It’s a quarter of a century since five friends from Bury formed a band called Elbow. Since then – and unusually for a group with such longevity – there have been no bust-ups or walkouts, no discernible aggro beyond, possibly, who should get the next round in. Instead they have presented an unbesmirched picture of northern grafters whose slow path to glory has been navigated with grace and equanimity.
At the centre of it all is Guy Garvey, a lugubrious yet sweetly affable frontman who hardly passes for a pop star but has nevertheless risen to become something of a national treasure. A contributing factor is his BBC 6 Music radio show where his love for his job seeps from the speakers, and during which he touchingly introduces himself as “Guy Garvey, the lead singer from Elbow”, just in case any listeners are still struggling to place him.
It’s with similar self-deprecation that he has described his first solo effort as “a vanity project”, a self-conscious nod to the many ego-fluffing excursions of frontmen past. Courting The Squall is, he says, the result of a long-held desire to temporarily shake off the constraints (and conflicting opinions) of a five-piece band. It’s an experiment to see how he fares on his own.
That is not to say that Garvey has fallen out of love with Elbow, or that he has temporarily lost his mind and indulged a lifelong yearning to make an album of Tuvan throat singing. This solo work is still recognisably his, yet it is leaner, more intimate and a little rough around the edges.
While his way with a melody is as keen as ever, this isn’t about the rousing tunes or ticker tape moments. There are no massed voices or orchestras for added emotional sway.
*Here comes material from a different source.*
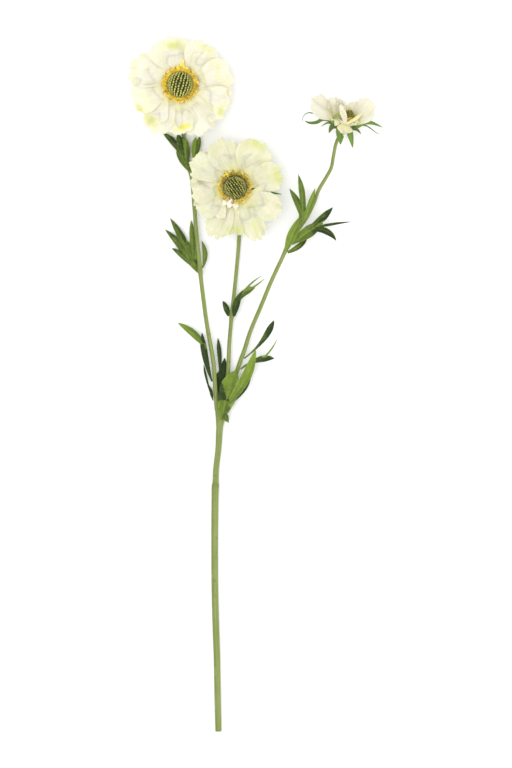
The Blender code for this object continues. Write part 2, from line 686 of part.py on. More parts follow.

If Garvey has an audience in mind, it’s not the vast crowds to which he has become accustomed but small gatherings in backrooms and basement dives. Where he exhorted us to “throw those curtains wide” in Elbow’s masterpiece “One Day Like This”, here he seems to be inviting us to draw them shut, pull up a chair and pour ourselves a glass of wine.
It’s no surprise to discover that the album was recorded swiftly and with minimal overdubs; the whole project has a deliberately unstudied and, at times, semi-improvised atmosphere. Illustrative of the looser vibe is the opener “Angela’s Eyes”, apparently informed by his burgeoning interest in Afrobeat. It begins with shuffling drums and twanging, atonal stabs of guitar over which Garvey reflects, in unvarnished voice, on his attempts at self-examination (“I’ve been looking for my truth since God was a boy”).
Indeed, there’s an eclecticism here that you’d struggle to find on an Elbow record. “Electricity” is a smoky, sensuous homage to ’30s New York jazz, with guest vocals from Jolie Holland. Here you sense a man joyfully dabbling in alternative eras and genres without ever straying from the sweet melancholia at which he has become so adept.
On “Juggernaut”, Garvey slips back into older, more familiar territory, homing into on the humdrum (“cursed in the folly of a three-dollar brolly”) while dispensing bruised wisdoms. There’s an Elbow-esque quality, too, in the piano arrangement of “Yesterday” which has shades of a John Barry film soundtrack, and which suffuses the song with a melodrama that is mostly absent elsewhere.
Lyrically, as ever, Garvey’s skill lies in combining romantic poeticism with sandpaper wit. In the title track, against gentle washes of harp, he bemoans the distance, both physically and emotionally, from a partner: “You’re out with a friend in the capital, I’m a thousand leagues under the sea/You’re hovering worriedly over your eggs and I’m pondering trees.”
This sense of a man out of step with the world is, of course, a recurring theme for Garvey. Going solo may be a new dawn for a singer looking to try something new but, in his case, there’s no getting away from himself.
How scary was it to be making an album without the security blanket of a band?
The lads’ opinions were always in my mind but there are many areas where Elbow’s tastes don’t meet. So it was exciting to try new things and in the end I didn’t consider the record finished until they had all heard it and loved it. Five songwriters working together means each decision is pored over, which is what makes Elbow’s music so intricate, often challenging and ultimately very grand. This record was made quickly and impulsively and it feels a bit more from the hip as a result. Vanity project is precisely the right phrase.
Could you throw some light on the album’s title?
In the context of the song it is taken from, it’s a gentle way of telling a friend that their reckless social pursuits are bordering on self-harm. It means prodding the bear, gently inviting danger. As an album title, going solo was pretty nerve-racking. Elbow’s music has always been very well received and I didn’t know if I was capable of a making a good album on my own.
To what extent were you trying to make a record that didn’t sound like an Elbow record?
One of the first compliments I had on the record was from Tim Young who mastered it. He has mastered Elbow records for years, so he is a reliable benchmark. He said ‘I like this album Guy, it doesn’t sound like Elbow but not self-consciously so.’ That’s exactly the tightrope I was trying to walk.